For many years, I silenced my inner desire to have a wider expression of my gift and my dreams, until mid-life. There is something about mid-life, and this was my opportunity to revisit my life, be grateful and to design the future of it. The nagging of meaning became more like a scream and I could no longer ignore it. It was time…this was my time to UNWRAP.

So how did unwrapping came to me? Well…I can tell you that I don’t believe in coincidences. I think the universe is magical and the magic is there available to us. One day I was walking that the street to having lunch as I was feeling this internal “scream, be free, make a difference, make meaning,” I prayed for a meaningful career. I entered a store near my office; you know, this store had been there for five years and until then I hadn’t noticed it. As I walked through it I met Vicki, the owner, and she told me the story of her store and how she helps women with human trafficking. How they made everything in India and she helps rehabilitate them. She told me how, when she started, she saw a TV documentary about the women in India and felt she was called to service and help the women. Her determination was so powerful and she touched my heart. I cried when I drove to work, told my husband the story, and to this day, I feel like crying again when I talk about it. You know, this story may seem so simple for you, but it is so profound to me, because that day I made the commitment I was going to use my GIFTs for service and for a higher purpose, and since that day my life has forever changed. Vicki showed me that once you know or are called to do something, you have to make a decision, a commitment of service to the cause or work, whatever it is. She showed me how our life is the creation of our choices and commitments, and how not to look the other way.

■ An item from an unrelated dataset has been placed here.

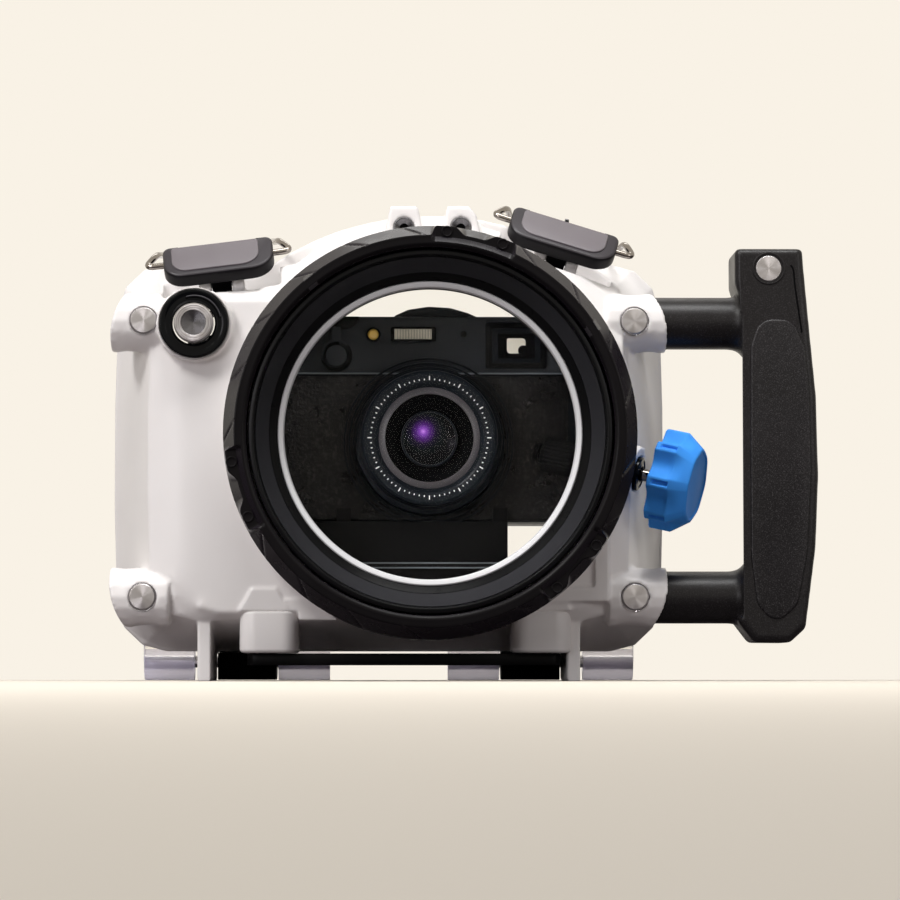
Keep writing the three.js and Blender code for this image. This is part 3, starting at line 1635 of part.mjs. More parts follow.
// Scene graph
const root = new THREE.Group();
const housing = new THREE.Group();
const rightEnd = gripOuterAt((gripLow + gripHigh) / 2);
const leftEnd = flangeHalfWidth + sideBulge;
housing.position.set((leftEnd - rightEnd) / 2, -(ringFrontY + dialBackY) / 2, 0);
root.add(housing);

function piece(name, shape, material, parent = housing) {
  const mesh = new THREE.Mesh(shape.isBufferGeometry ? welded(shape) : geometryOf(shape), material);
  mesh.name = name;
  parent.add(mesh);
  return mesh;
}

function frameAt(x, y, z, parent = housing) {
  const group = new THREE.Group();
  group.position.set(x, y, z);
  parent.add(group);
  return group;
}

piece("housing_shell", housingShell(), white);
for (const side of sides) {
  for (const z of bossHeights) {
    const name = `corner_pin_${z === bossUpperZ ? "upper" : "lower"}_${side < 0 ? "left" : "right"}`;
    piece(name, bar(pinRadius, -pinProud, pinDepth), steel).position.set(side * pinX, 0, z);
  }
}
lugCentres.forEach((x, i) => {
  const insert = bar(insertRadius, lugFrontY - pinProud, lugFrontY + insertDepth, smallSides);
  piece(`lug_insert_${i === 0 ? "left" : "right"}`, insert, steel).position.set(x, 0, insertZ);
});

for (const z of bossHeights) {
  const name = `handle_tube_${z === bossUpperZ ? "upper" : "lower"}`;
  const tube = solid(barAlongX(handleTubeRadius, tubeSeatX, tubeEndX).translate(0, handleY, z));
  piece(name, cut(tube, pinHole(pinX, z)), nylon);
}
piece("handle_grip", handleGrip(), nylon);
piece("handle_panel", handlePanel(), black);
const gripFrontY = handleY - gripHalfDepth;
piece("handle_pin", bar(pinRadius, gripFrontY - pinProud, gripFrontY + pinDepth), steel).position.set(gripPinX, 0, gripPinZ);

for (const side of sides) piece(`shell_foot_${side < 0 ? "left" : "right"}`, shellFoot(side), white);
piece("base_plate", basePlate(), black);
footCentres.forEach((x, i) => {
  piece(`base_screw_${i === 0 ? "left" : "right"}`, baseScrew(), steel).position.set(x, screwY, 0);
});

const port = frameAt(portX, 0, portZ);
piece("port_barrel", portBarrel(), black, port);
piece("port_glass", bar(glassRadius, glassFrontY, glassFrontY + glassThick, portSides), glass, port);
piece("port_rim", ringBody(rimInner, rimOuter, rimFrontY, glassFrontY - 2 * seatGap, portSides), pale, port);
piece("port_seal", portSeal(), darkRubber, port);
piece("lock_ring", lockRing(), black, port);

const shutter = frameAt(shutterX, 0, shutterZ);
piece("shutter_collar", shutterCollar(), black, shutter);
piece("shutter_button", shutterButton(), steel, shutter);
piece("shutter_spring", shutterSpring(), steel, shutter);
piece("shutter_arm", shutterArm(), steel).position.set(shutterX, armY, armPivotZ);

const knob = frameAt(glandX, glandY, glandZ);
knob.quaternion.copy(knobTurn);
piece("knob_gland", knobGland(), black, knob);
piece("knob_shaft", knobShaft(), steel, knob);
piece("blue_knob", blueKnob(), blue, knob);
piece("knob_roller", knobRoller(), darkRubber, knob);

for (const latch of latches) {
  const frame = frameAt(latch.x, latchY, latch.z);
  frame.rotation.y = THREE.MathUtils.degToRad(-latch.tilt);
  piece(`latch_pin_${latch.side}`, latchPin(), steel, frame);
  piece(`latch_lever_${latch.side}`, latchLever(), black, frame);
  piece(`latch_clip_${latch.side}`, latchClip(), steel, frame);
  piece(`latch_bail_${latch.side}`, latchBail(latch), steel, frame).position.copy(bailPivot);
}

piece("rear_door", rearDoor(), clear);
piece("door_seal", doorSeal(), sealRubber);
for (const side of sides) {
  const name = side < 0 ? "left" : "right";
  piece(`hinge_block_${name}`, hingeBlock(side), black);
  piece(`hinge_pin_${name}`, hingePin(side), steel);
}
rearButtons.forEach(([x, z], i) => {
  piece(`rear_button_${i + 1}`, rearButton(), black).position.set(x, 0, z);
});
piece("rear_dial", rearDial(), black).position.set(dialX, 0, dialZ);

piece("camera_tray", cameraTray(), black);
piece("tray_screw", trayScrew(), steel);
piece("camera_body", cameraBody(), satin);
piece("camera_cover", cameraCover(), leather);
piece("camera_top_plate", cameraTopPlate(), satin);
const lens = frameAt(portX, 0, portZ);
piece("camera_lens", cameraLens(), black, lens);
piece("lens_front_glass", lensFrontGlass(), glass, lens);
piece("finder_window", windowPane(finderLeftX, finderRightX, finderLow, finderHigh), glass);
piece("flash_window", windowPane(flashLeftX, flashRightX, flashLow, flashHigh), glass);
piece("focus_lamp", bar(lampRadius, cameraFrontY - windowProud, cameraFrontY + windowDepth), glass).position.set(lampX, 0, lampZ);

export default root;
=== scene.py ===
"""Looks for the underwater camera housing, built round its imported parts.

Sizes are in millimetres until a piece is placed.
"""

import math

import bmesh
import bpy
import numpy as np
from mathutils import Matrix, Vector

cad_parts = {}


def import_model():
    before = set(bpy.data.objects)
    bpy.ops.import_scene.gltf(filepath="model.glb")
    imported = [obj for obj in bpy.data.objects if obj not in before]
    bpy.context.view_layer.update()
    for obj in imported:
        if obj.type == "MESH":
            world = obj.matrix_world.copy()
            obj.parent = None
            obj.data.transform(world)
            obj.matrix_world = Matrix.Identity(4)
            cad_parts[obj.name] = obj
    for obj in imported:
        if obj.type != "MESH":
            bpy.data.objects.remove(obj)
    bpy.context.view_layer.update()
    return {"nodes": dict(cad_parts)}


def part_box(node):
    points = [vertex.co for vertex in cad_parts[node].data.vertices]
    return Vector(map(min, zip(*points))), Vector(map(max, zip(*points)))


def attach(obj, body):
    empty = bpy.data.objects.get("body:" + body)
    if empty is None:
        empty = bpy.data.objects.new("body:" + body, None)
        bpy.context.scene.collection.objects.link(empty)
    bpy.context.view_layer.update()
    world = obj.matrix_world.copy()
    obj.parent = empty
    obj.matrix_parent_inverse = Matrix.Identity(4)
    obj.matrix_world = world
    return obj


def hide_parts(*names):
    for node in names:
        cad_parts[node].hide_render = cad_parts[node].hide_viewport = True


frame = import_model()

MM = 0.001
OFFSET = Vector((-23.85, -14.2, 0.0))
PORT = (13.0, 78.3)
SHUTTER = (-63.0, 115.1)
PIN_X = 79.5
PIN_HEIGHTS = {"lower": 27.1, "upper": 116.5}
GRIP_PIN = (122.8, 133.3)
LUG_XS = (4.8, 23.3)
LUG_Z = 147.2
TUBE_Y = 9.5
FRONT = Matrix.Identity(4)
UPRIGHT = Matrix.Rotation(math.pi / 2, 4, "X")
LATCHES = {"left": (-54.8, 130.0, 7.0, 15.0), "right": (54.7, 138.0, -17.0, 11.2)}
LATCH_Y = 11.9
CATCH_Y = 55.4
LEVER_RISES = {"left": 1.2, "right": 0.5}
GLAND = Vector((81.0, 7.5, 67.3))
KNOB_AXIS = Vector((0.93, -0.29, -0.215)).normalized()
NOTCHES = (77.1, 197.1, 317.1)
RING_RADIUS = 65.3
RING_BORE = 57.9
RING_FRONT = -38.1
LIP_EDGE = 61.3
STUD_CIRCLE = 63.1
STUD_TURN = 8.2
PIN_RADIUS = 4.3


# Colours are given as seen on a screen
def colour(red, green, blue):
    def linear(value):
        share = value / 255
        return share / 12.92 if share <= 0.04045 else ((share + 0.055) / 1.055) ** 2.4

    return (linear(red), linear(green), linear(blue), 1.0)


# Materials
def new_material(name):
    made = bpy.data.materials.new(name)
    made.use_nodes = True
    nodes = made.node_tree.nodes
    return made, nodes, made.node_tree.links, nodes["Principled BSDF"]


def noise(nodes, links, size, detail=3.0):
    """A noise texture whose spots are about size millimetres wide."""
    place = nodes.new("ShaderNodeTexCoord")
    texture = nodes.new("ShaderNodeTexNoise")
    texture.inputs["Scale"].default_value = 1 / (size * MM)
    texture.inputs["Detail"].default_value = detail
    links.new(place.outputs["Object"], texture.inputs["Vector"])
    return texture


def ranged(nodes, links, texture, ends, low=0.0, high=1.0):
    """The texture's strength between two ends, spread out from low to high."""
    spread = nodes.new("ShaderNodeMapRange")
    for socket, value in zip(("From Min", "From Max", "To Min", "To Max"), (*ends, low, high)):
        spread.inputs[socket].default_value = value
    links.new(texture.outputs["Fac"], spread.inputs["Value"])
    return spread.outputs["Result"]


def mixed(nodes, links, share, first, second, output):
    """Shows the second shader where share is one, and the first elsewhere."""
    mix = nodes.new("ShaderNodeMixShader")
    links.new(share, mix.inputs["Fac"])
    links.new(first, mix.inputs[1])
    links.new(second, mix.inputs[2])
    links.new(mix.outputs["Shader"], nodes[output].inputs["Surface"])


def vary_colour(nodes, links, shader, base, size, spread):
    texture = noise(nodes, links, size)
    blend = nodes.new("ShaderNodeValToRGB")
    darker, paler = blend.color_ramp.elements
    darker.position = 0.3
    paler.position = 0.7
    darker.color = [channel * (1 - spread) for channel in base[:3]] + [1]
    paler.color = [min(channel * (1 + spread), 1) for channel in base[:3]] + [1]
    links.new(texture.outputs["Fac"], blend.inputs["Fac"])
    links.new(blend.outputs["Color"], shader.inputs["Base Color"])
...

I couldn’t look the other way anymore; I couldn’t pretend working in corporate was living my GIFT to the fullest. I knew I aspired to transform, to be a changemaker, and I knew I had a responsibility for all of the opportunities that life has granted to me at such young age. It was time for courage, time for change.

Yet I was stubborn and didn’t make the change; I kept rationalizing around all the investment I had put into my career and how would it would impact my team if I left. And one day, I went on a crazy rampage of self-help books, motivational music and I still couldn’t believe it—when I was at the cash register, I was wondering when I was going to read all of these books!

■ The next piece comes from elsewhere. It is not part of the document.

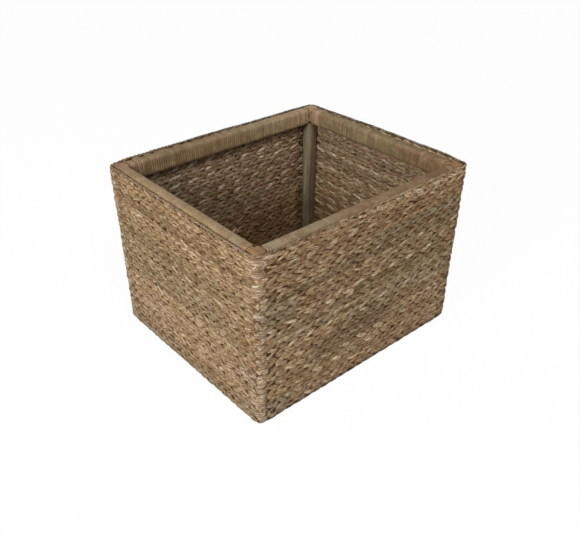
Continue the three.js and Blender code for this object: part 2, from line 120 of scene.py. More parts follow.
def outline_point(distance, inset):
    """Points of the wall's outline at distances along it, drawn in towards the middle by an inset."""
    distance = np.mod(distance, ROUND_LENGTH)
    side = np.clip(np.searchsorted(SIDE_STARTS, distance, side="right") - 1, 0, 3)
    local = distance - SIDE_STARTS[side]
    straight = 2 * STRAIGHTS[side]
    share = np.clip((local - ARC / 2) / straight, 0, 1)
    swing = np.where(local < ARC / 2, local - ARC / 2, np.maximum(local - ARC / 2 - straight, 0))
    angle = swing / CORNER
    radius = np.maximum(CORNER - inset, LEAST_RADIUS)
    drawn = CORNER - inset - radius
    this_half = STRAIGHTS[side] + drawn
    other_half = STRAIGHTS[(side + 1) % 4] + drawn
    along = (2 * share - 1) * this_half + radius * np.sin(angle)
    out = other_half + radius * np.cos(angle)
    return SIDE_ALONG[side] * along[..., None] + SIDE_OUT[side] * out[..., None]


def fading(distance, reach):
    """1 at no distance, down to 0 at the reach."""
    return np.clip(1 - distance / reach, 0, 1)


def from_corner(distance):
    """How far places along the outline are from the nearest corner."""
    return np.abs(np.mod(distance, ROUND_LENGTH)[..., None] - SIDE_STARTS).min(axis=-1)


def wall_point(distance, height, depth):
    """Points on the woven wall. Depth is outwards from its middle. Low heights bend in under the frame."""
    worn = fading(from_corner(distance), FOOT_CORNER) ** FOOT_FALLOFF * fading(height, FOOT_REACH)
    depth = depth + np.interp(height, LEAN_HEIGHTS, LEAN) - FOOT_DRAWN * worn
    swing = np.clip((BEND_HEIGHT - height) / BEND_RADIUS, 0, math.pi / 2)
    run = np.maximum(BEND_HEIGHT - height - BEND_RADIUS * math.pi / 2, 0)
    reach = BEND_RADIUS + depth
    inset = BEND_RADIUS - reach * np.cos(swing) + run
    level = np.where(swing > 0, BEND_HEIGHT - reach * np.sin(swing), height) + FOOT_LIFT * worn
    distance, inset, level = np.broadcast_arrays(distance, inset, level)
    return np.concatenate((outline_point(distance, inset), level[..., None]), axis=-1)


def stake_distance(number):
    """Distance along the outline of a place counted in stakes."""
    rounds = np.floor(number / STAKE_COUNT)
    number = number - rounds * STAKE_COUNT
    side = np.clip(np.searchsorted(STAKE_STARTS, number, side="right") - 1, 0, 3)
    share = (number - STAKE_STARTS[side]) / np.array(STAKES)[side]
    share = share + np.array(SPACING_GROWTH)[side] * share * (share - 1)
    return rounds * ROUND_LENGTH + SIDE_STARTS[side] + share * SIDE_LENGTHS[side]


def linear(red, green, blue):
    """A screen colour, 0 to 255, as the linear light that shaders take."""
    screen = np.array((red, green, blue), float) / 255
    return np.where(screen <= 0.04045, screen / 12.92, ((screen + 0.055) / 1.055) ** 2.4)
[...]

It was close to July 4th and there was a block party; I fell at a neighbor’s house and messed up my ankle, then had to go to the ER and work from home for various months until I could drive again. Yes, I know…sometimes you have to learn by falling; because I was too stubborn to listen while standing, I guess I need it a touch of humility. It is amazing how many more hours on the day I had without a million meetings and a two-hour commute per day. I started to reunite with myself, with my inner peace, and felt my awakening beginning. At this time, what once held so much value to me, simply didn’t anymore: External praise and pleasing others started losing validity, and my inner heart desire to start my own career happened.

I then subscribed myself to go to a retreat with Sunday Larsen, a woman who has forever changed my life. She has been a coach, mentor and friend—and I clearly remember one conversation with her when she said, “You know, doors open, but sometimes just for a period of time.” This was a reminder that timing is also important and that we can’t live pretending there will be always opportunities without really holding the real value for the preciousness of open doors in our lives. As I reunited with myself, I became freer, more confident, more aware every day. I decided it was time to let go of corporate and my old life.

Luckily or unluckily, some changes in the company made my life even more difficult at work—which really helped me in moving forward, since otherwise the guilt of leaving my team at that time behind would have been too much. It was time to be me, to be FRESH, to be real, to renew—and I just couldn’t do it confined in the uniform of corporate life. Leaving corporate was hard, I felt really sad leaving a lot of great friends behind and missed the international friends whom I really loved; yet I knew my heart will always be with people I love and cherish. It was time to let go of the ones that I didn’t, and those who had come to teach me the lessons I needed to learn at that time.

I started my company and as I did, I went through and unwrapping period, a transformation, an unwrapping that was like the shedding of a butterfly, little by little:

-Unwrapping my corporate life, letting go of clothes that I wore that didn’t feel real to me.

-Unwrapping my identity around what I do vs. who I am, and feeling free to be me everywhere I go was an enlivening experience.

-Letting go of the attachment to people I used to work with.

-Finding new ways to enjoy life, like walking in trails. Finding my own meditation processes.

-Dealing with my own fears of imperfection that usually came as procrastination.

As I let go, as I left my guilt behind, as I opened my heart to new opportunities, there was a sense of expansion, of renewal, of peace I can’t explain; a place of “free at last,” yet of unlimited responsibility to be the own author of my life. I couldn’t blame anyone else for my successes or failures, now I was the only one accountable for them.

I learned that I was stuck to the idea that my gift was marketing. For so long, I was trying to build a life around being a marketer for big companies and launching products, and while I love transforming products to reality and launching them, my full gift wasn’t marketing, it is transformation; it is seeing a vision and making it come true, seeing women expand and find their true potential, seeing business owners who are changemakers change the world with PR, marketing and stories, that can touch lives and the many lives of others.

It was magical when I realized my gift was transformation; it was like a veil in front of my eyes been removed and suddenly hundreds of opportunities came available to me: Innovation, renewal, personal and business transformation, changemaking business, conscious marketing. Oh, so many ways I could employ my gift, live it and share it with the world, I didn’t know where to make it available.

Making my gift come true has been one of the most growth-filled experiences of my life. It has changed how I see the world and others, and it makes me so grateful for the companions I have had along my side who have made my dreams come true—from divine support to designers, creatives, editors and my beautiful coach. A gift team that believes in me, no matter how crazy my ideas can be, and that powers my vision.

With support like this, you are sure that you are not alone.